There’s a bit of an Atheist vs Supernatural thing going on in this episode. The UK is at its core still largely a Christian country, but it’s been progressively shifting with time to an atheist / agnostic one as the ruling classes has distanced from its primary tool of consent making (Christians were 71.6% on the uk's 2001 census, 59.3% on the 2011 census vs 46.2% on the 2021 one). So, it makes sense the writing reflects this anxiety. It gets a bit bizarre though…to explain, let’s look at the crux of Dickens arc, found in this dialogue:
"I've always railed against the fantasists.
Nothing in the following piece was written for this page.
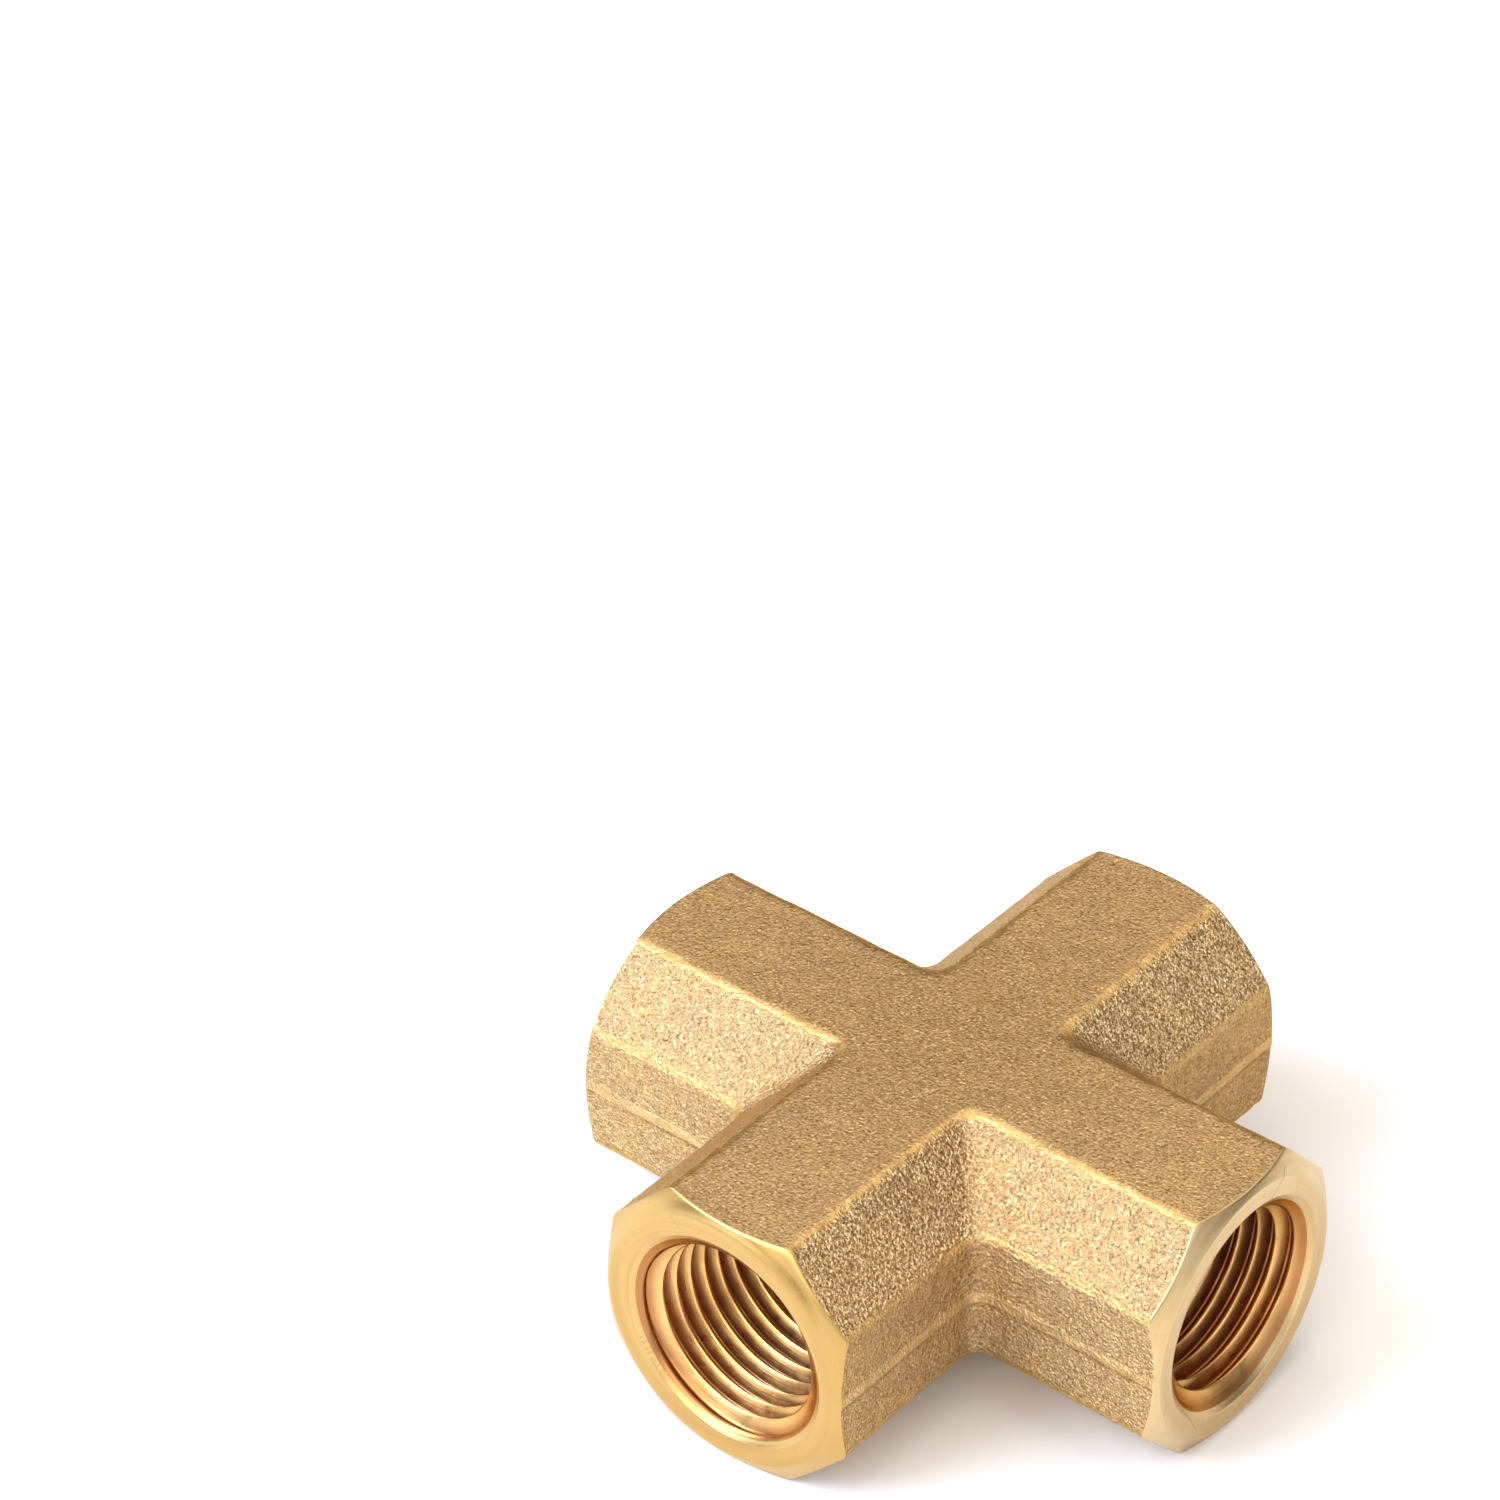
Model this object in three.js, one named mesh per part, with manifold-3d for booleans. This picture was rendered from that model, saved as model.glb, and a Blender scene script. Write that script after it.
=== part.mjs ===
// Forged brass four-way cross fitting with four 1/8-27 taper pipe thread ports.
// One solid piece: an octagonal-section cross is forged, its four ends are
// turned and countersunk, the two runs are drilled through and each port is
// tapped. Millimetres, +Z up, origin where the two bore axes cross.

import * as THREE from 'three';
import Module from 'manifold-3d';

// ---------------------------------------------------------------- dimensions
const ARM_WIDTH = 13.3;          // across the vertical side flats of an arm
const ARM_HEIGHT = 13.5;         // across the top and bottom flats
const TOP_FLAT = 6.8;            // width of the top and bottom flats
const SIDE_FLAT = 6.8;           // height of the vertical side flats
const FACE_TO_CENTRE = 16.5;     // bore axis crossing to a port's end face
const EDGE_RADIUS = 0.60;        // rounding of the forged long edges
const EDGE_STEPS = 2;
const INNER_RADIUS = 0.95;       // fillet in the corner between two arms
const INNER_STEPS = 5;
const FLASH_HEIGHT = 0.62;       // trimmed parting band round the mid plane
const FLASH_PROUD = 0.07;
const FLASH_BLEND = 0.10;

const FACE_RING_RADIUS = 6.4;    // outer edge of the flat end face
const END_CHAMFER_DEG = 30;      // turned chamfer, measured from the end face
const TURNING_RADIUS = 9.0;      // clears the octagon's corners
const TURNING_SEGMENTS = 48;

const COUNTERSINK_RADIUS = 5.5;  // at the end face
const COUNTERSINK_DEG = 110;     // included angle
const DRILL_RADIUS = 4.2;        // tap drill, right through both runs
const PITCH = 25.4 / 27;         // 27 threads to the inch, right hand
const TAPER = 1 / 32;            // radius lost per unit of depth
const CREST_RADIUS = 4.368;      // minor radius at the end face
const ROOT_RADIUS = 5.121;       // major radius at the end face
const CREST_FLAT = 0.14;         // crest land, as a fraction of the pitch
const FULL_THREAD_DEPTH = 7.3;   // full form to here, then it runs out
const RUNOUT = 1.1;
const BORE_SEGMENTS = 24;
const THREAD_START_DEG = [100, 0, 270, 190];   // turn of the +X, +Y, -X and -Y threads

// ------------------------------------------------------------------- solids
const wasm = await Module();
wasm.setup();

function solidFrom(positions, index) {
  return new wasm.Manifold(new wasm.Mesh({
    numProp: 3,
    vertProperties: Float32Array.from(positions),
    triVerts: Uint32Array.from(index),
  }));
}

function signedVolume(positions, index) {
  let v = 0;
  const p = (i) => new THREE.Vector3(positions[3 * i], positions[3 * i + 1], positions[3 * i + 2]);
  for (let i = 0; i < index.length; i += 3) {
    v += p(index[i]).dot(p(index[i + 1]).cross(p(index[i + 2])));
  }
  return v / 6;
}

function outward(positions, index) {
  if (signedVolume(positions, index) < 0) {
    for (let i = 0; i < index.length; i += 3) {
      [index[i + 1], index[i + 2]] = [index[i + 2], index[i + 1]];
    }
  }
  return index;
}

// Closes a LatheGeometry into an indexed solid: its seam and its pole
// vertices are shared, and the triangles that collapse at a pole are dropped.
function solidFromGeometry(geometry) {
  const source = geometry.index ? geometry : geometry.clone();
  const pos = source.getAttribute('position');
  const found = new Map();
  const positions = [];
  const remap = [];
  for (let i = 0; i < pos.count; i++) {
    const v = [pos.getX(i), pos.getY(i), pos.getZ(i)].map((c) => Math.round(c * 1e5) / 1e5 + 0);
    const key = v.join(',');
    if (!found.has(key)) {
      found.set(key, positions.length / 3);
      positions.push(...v);
    }
    remap.push(found.get(key));
  }
  const index = [];
  for (let i = 0; i < source.index.count; i += 3) {
    const t = [0, 1, 2].map((k) => remap[source.index.getX(i + k)]);
    if (t[0] !== t[1] && t[1] !== t[2] && t[2] !== t[0]) index.push(...t);
  }
  return solidFrom(positions, outward(positions, index));
}

// Half of the octagonal section, as [half width, height] from the mid plane's
// parting band up to the top flat, with its two long edges rounded.
function sectionProfile() {
  const w = ARM_WIDTH / 2, h = ARM_HEIGHT / 2, s = SIDE_FLAT / 2, t = TOP_FLAT / 2;
  const corners = [
    new THREE.Vector2(w, FLASH_HEIGHT / 2 + FLASH_BLEND),
    new THREE.Vector2(w, s),
    new THREE.Vector2(t, h),
    new THREE.Vector2(0, h),
  ];
  const points = [
    new THREE.Vector2(w + FLASH_PROUD, FLASH_HEIGHT / 2),
    corners[0],
  ];
  for (let i = 1; i <= 2; i++) {
    const before = corners[i - 1].clone().sub(corners[i]).normalize();
    const after = corners[i + 1].clone().sub(corners[i]).normalize();
    const half = Math.acos(before.dot(after)) / 2;
    const tangent = EDGE_RADIUS / Math.tan(half);
    const centre = corners[i].clone().add(
      before.clone().add(after).normalize().multiplyScalar(EDGE_RADIUS / Math.sin(half)));
    const from = corners[i].clone().addScaledVector(before, tangent).sub(centre);
    const to = corners[i].clone().addScaledVector(after, tangent).sub(centre);
    const start = from.angle(), sweep = to.angle() - start;
    for (let k = 0; k <= EDGE_STEPS; k++) {
      const a = start + (sweep * k) / EDGE_STEPS;
      points.push(new THREE.Vector2(
        centre.x + EDGE_RADIUS * Math.cos(a), centre.y + EDGE_RADIUS * Math.sin(a)));
    }
  }
  return points;
}

// The cross seen from above at one level: four arms of the given half width
// with a fillet in each inner corner.
function planOutline(halfWidth) {
  const reach = FACE_TO_CENTRE + 1;
  const shape = new THREE.Shape();
  const c = halfWidth + INNER_RADIUS;
  shape.moveTo(reach, -halfWidth);
  shape.lineTo(reach, halfWidth);
  shape.absarc(c, c, INNER_RADIUS, 1.5 * Math.PI, Math.PI, true);
  shape.lineTo(halfWidth, reach);
  shape.lineTo(-halfWidth, reach);
  shape.absarc(-c, c, INNER_RADIUS, 0, -0.5 * Math.PI, true);
  shape.lineTo(-reach, halfWidth);
  shape.lineTo(-reach, -halfWidth);
  shape.absarc(-c, -c, INNER_RADIUS, 0.5 * Math.PI, 0, true);
  shape.lineTo(-halfWidth, -reach);
  shape.lineTo(halfWidth, -reach);
  shape.absarc(c, -c, INNER_RADIUS, Math.PI, 0.5 * Math.PI, true);
  const points = [];
  for (const curve of shape.curves) {
    const steps = curve.isEllipseCurve ? INNER_STEPS : 1;
    for (let k = 0; k < steps; k++) points.push(curve.getPoint(k / steps));
  }
  return points;
}

// The forging: plan outlines stacked at the levels of the section.
function forgedCross() {
  const half = sectionProfile();
  const levels = [
    ...half.slice().reverse().map((p) => ({ w: p.x, z: -p.y })),
    ...half.map((p) => ({ w: p.x, z: p.y })),
  ];
  const positions = [];
  const index = [];
  const rings = levels.map(({ w, z }) => planOutline(w).map((p) => {
    positions.push(p.x, p.y, z);
    return positions.length / 3 - 1;
  }));
  for (let l = 0; l + 1 < rings.length; l++) {
    const a = rings[l], b = rings[l + 1], n = a.length;
    for (let i = 0; i < n; i++) {
      const j = (i + 1) % n;
      index.push(a[i], a[j], b[j], a[i], b[j], b[i]);
    }
  }
  const cap = planOutline(levels[0].w);
  for (const [a, b, c] of THREE.ShapeUtils.triangulateShape(cap, [])) {
    const bottom = rings[0], top = rings[rings.length - 1];
    index.push(bottom[c], bottom[b], bottom[a], top[a], top[b], top[c]);
  }
  return solidFrom(positions, outward(positions, index));
}

// Turned form of one straight run, about +Y: it trims the two end faces and
// puts the 30 degree chamfer on them.
function turnedRun() {
  const L = FACE_TO_CENTRE;
  const drop = (TURNING_RADIUS - FACE_RING_RADIUS) * Math.tan(THREE.MathUtils.degToRad(END_CHAMFER_DEG));
  const profile = [
    [0, -L], [FACE_RING_RADIUS, -L], [TURNING_RADIUS, drop - L],
    [TURNING_RADIUS, L - drop], [FACE_RING_RADIUS, L], [0, L],
  ].map(([r, y]) => new THREE.Vector2(r, y));
  return new THREE.LatheGeometry(profile, TURNING_SEGMENTS);
}

// Drilled hole of one straight run with a countersink at each end, about +Y.
function drilledRun() {
  const L = FACE_TO_CENTRE;
  const slope = 1 / Math.tan(THREE.MathUtils.degToRad(COUNTERSINK_DEG / 2));
  const depth = (COUNTERSINK_RADIUS - DRILL_RADIUS) * slope;
  const profile = [
    [0, -L - slope], [COUNTERSINK_RADIUS + 1, -L - slope], [DRILL_RADIUS, depth - L],
    [DRILL_RADIUS, L - depth], [COUNTERSINK_RADIUS + 1, L + slope], [0, L + slope],
  ].map(([r, y]) => new THREE.Vector2(r, y));
  return new THREE.LatheGeometry(profile, BORE_SEGMENTS);
}

// Space swept out by the tap, about +Z with its port facing +Z: the rows
// follow the crest's two edges and the root, so that the form is a true
// right-hand helix on a 1 in 16 taper.
function tappedSpace() {
  const n = BORE_SEGMENTS;
  const features = [0, CREST_FLAT, (1 + CREST_FLAT) / 2];
  const first = -0.56;
  const turns = Math.ceil((FULL_THREAD_DEPTH + RUNOUT - first) / PITCH) + 1;
  const rows = turns * features.length;
  const positions = [];
  const add = (i, j) => {
    const feature = j % features.length;
    const depth = first + PITCH * (Math.floor(j / features.length) + features[feature] - i / n);
    const crest = CREST_RADIUS - TAPER * depth;
    const full = feature === 2 ? ROOT_RADIUS - TAPER * depth : crest;
    const fade = THREE.MathUtils.clamp((depth - FULL_THREAD_DEPTH) / RUNOUT, 0, 1);
    const r = THREE.MathUtils.lerp(full, DRILL_RADIUS - 0.08, fade);
    const a = (2 * Math.PI * i) / n;
    positions.push(r * Math.cos(a), r * Math.sin(a), FACE_TO_CENTRE - depth);
    return positions.length / 3 - 1;
  };
  const grid = [];
  for (let i = 0; i < n; i++) {
    grid.push([]);
    for (let j = 0; j <= rows; j++) grid[i].push(add(i, j));
  }
  const step = features.length;
  const last = [];
  for (let j = 0; j < step; j++) last.push(add(n, j));
  for (let j = step; j <= rows; j++) last.push(grid[0][j - step]);
  grid.push(last);
  const index = [];
  for (let i = 0; i < n; i++) {
    for (let j = 0; j < rows; j++) {
      const a = grid[i][j], b = grid[i + 1][j], c = grid[i + 1][j + 1], d = grid[i][j + 1];
      index.push(a, b, c, a, c, d);
    }
  }
  const outer = positions.length / 3;
  positions.push(0, 0, FACE_TO_CENTRE - first + PITCH / 2);
  const inner = outer + 1;
  positions.push(0, 0, FACE_TO_CENTRE - first - PITCH * (turns - 0.5));
  const openLoop = [];
  for (let i = 0; i <= n; i++) openLoop.push(grid[i][0]);
  for (let j = 1; j <= step; j++) openLoop.push(grid[n][j]);
  for (let k = 0; k + 1 < openLoop.length; k++) index.push(outer, openLoop[k + 1], openLoop[k]);
  const endLoop = [];
  for (let i = 0; i <= n; i++) endLoop.push(grid[i][rows]);
  for (let j = rows - step + 1; j <= rows; j++) endLoop.push(grid[0][j]);
  for (let k = 0; k + 1 < endLoop.length; k++) index.push(inner, endLoop[k], endLoop[k + 1]);
  return solidFrom(positions, outward(positions, index));
}

// ----------------------------------------------------------------- the cross
const alongX = (solid) => solid.rotate([0, 0, -90]);   // from +Y to +X

const turned = solidFromGeometry(turnedRun());
const drilled = solidFromGeometry(drilledRun());

let cross = forgedCross().intersect(turned.add(alongX(turned)));
let bores = drilled.add(alongX(drilled));
THREAD_START_DEG.forEach((start, k) => {
  bores = bores.add(tappedSpace().rotate([0, 0, start]).rotate([0, 90, 0]).rotate([0, 0, 90 * k]));
});
cross = cross.subtract(bores);

const result = cross.getMesh();
const geometry = new THREE.BufferGeometry();
const vertices = new Float32Array((result.vertProperties.length / result.numProp) * 3);
for (let i = 0; i < vertices.length / 3; i++) {
  for (let k = 0; k < 3; k++) vertices[3 * i + k] = result.vertProperties[result.numProp * i + k];
}
geometry.setAttribute('position', new THREE.BufferAttribute(vertices, 3));
geometry.setIndex(new THREE.BufferAttribute(Uint32Array.from(result.triVerts), 1));
geometry.computeVertexNormals();

const brass = new THREE.MeshStandardMaterial({
  name: 'brass', color: 0xc79f5e, roughness: 0.42, metalness: 1.0, flatShading: true,
});

const body = new THREE.Mesh(geometry, brass);
body.name = 'cross_body';

const fitting = new THREE.Group();
fitting.name = 'cross_fitting';
fitting.add(body);

export default fitting;
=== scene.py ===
import math

import bpy
import numpy as np
from mathutils import Matrix, Vector, noise


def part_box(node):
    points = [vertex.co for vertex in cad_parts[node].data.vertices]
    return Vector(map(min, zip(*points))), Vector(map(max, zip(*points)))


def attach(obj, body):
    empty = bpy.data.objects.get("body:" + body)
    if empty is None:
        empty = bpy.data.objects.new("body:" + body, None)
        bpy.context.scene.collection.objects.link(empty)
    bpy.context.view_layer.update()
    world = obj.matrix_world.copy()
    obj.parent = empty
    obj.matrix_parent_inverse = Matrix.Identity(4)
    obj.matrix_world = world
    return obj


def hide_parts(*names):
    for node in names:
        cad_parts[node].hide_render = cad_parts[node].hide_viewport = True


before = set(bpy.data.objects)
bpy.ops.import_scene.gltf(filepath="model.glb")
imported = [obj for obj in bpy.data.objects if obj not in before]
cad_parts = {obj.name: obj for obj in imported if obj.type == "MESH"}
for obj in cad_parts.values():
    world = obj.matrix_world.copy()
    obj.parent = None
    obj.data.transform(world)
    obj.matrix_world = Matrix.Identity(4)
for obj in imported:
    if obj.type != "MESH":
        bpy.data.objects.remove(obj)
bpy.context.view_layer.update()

MM = 0.001
low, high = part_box("cross_body")

# ---------------------------------------------------------------- dimensions
# Millimetres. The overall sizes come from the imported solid; the rest are the
# driving dimensions of the part.
REACH = high.x / MM                 # bore crossing to a port's end face
HALF_H = high.z / MM                # half the height across the flats
HALF_W = 13.3 / 2                   # half the width across the side flats
HALF_TOP = 6.8 / 2
HALF_SIDE = 6.8 / 2
EDGE_R = 0.66                       # rounding of the forged long edges
INNER_R, INNER_POWER = 1.15, 2.4    # blend between two arms: reach and roundness
FLASH_HALF, FLASH_FOOT, FLASH_PROUD = 0.24, 0.40, 0.07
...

Oh, I loved an illusion as much as the next man, rebelled in them, but that's exactly what they were, illusions. The real world is something else. I dedicated myself to that. Injustices, the great social causes. I hoped that I was a force for good. Now you tell me that the real world is a realm of specters and jack-o'-lanterns. In which case, have I wasted my brief span here, Doctor? Has it all been for nothing?"
But... his worldview is truly being challenged by the situation. There IS a rational explanation to the “ghosts”, there aren’t “specters and jack-o.lanterns” in the who-world (eu voice: not after The Anchoring Of The Thread!). Dickens walks from the story with the impression that irrationality is True and There’s Life After Death and that he’s wasted his time writing about “the great social causes”. Again… it’s strange. I’m not sure the episode is aware it is doing this?
Finally we get the Really uncomfortable (unintentional?) allegory of this episode…
->The Gelth are refugees from a war between “superior civilizations”. -> The Gelth intentionally lie about their numbers and resources they need. ->They lie about being a “couple hundred”- turns out they’re billions! ->Earthlings cannot share their land with them. Because they will take “everything”. ->The only solution is to kill them, they’re too duplicitous and aggressive to do anything else! ->(And once again, like with the Nestene... there’s not really a grappling with how it was the Time Lords' fault that this is even happened).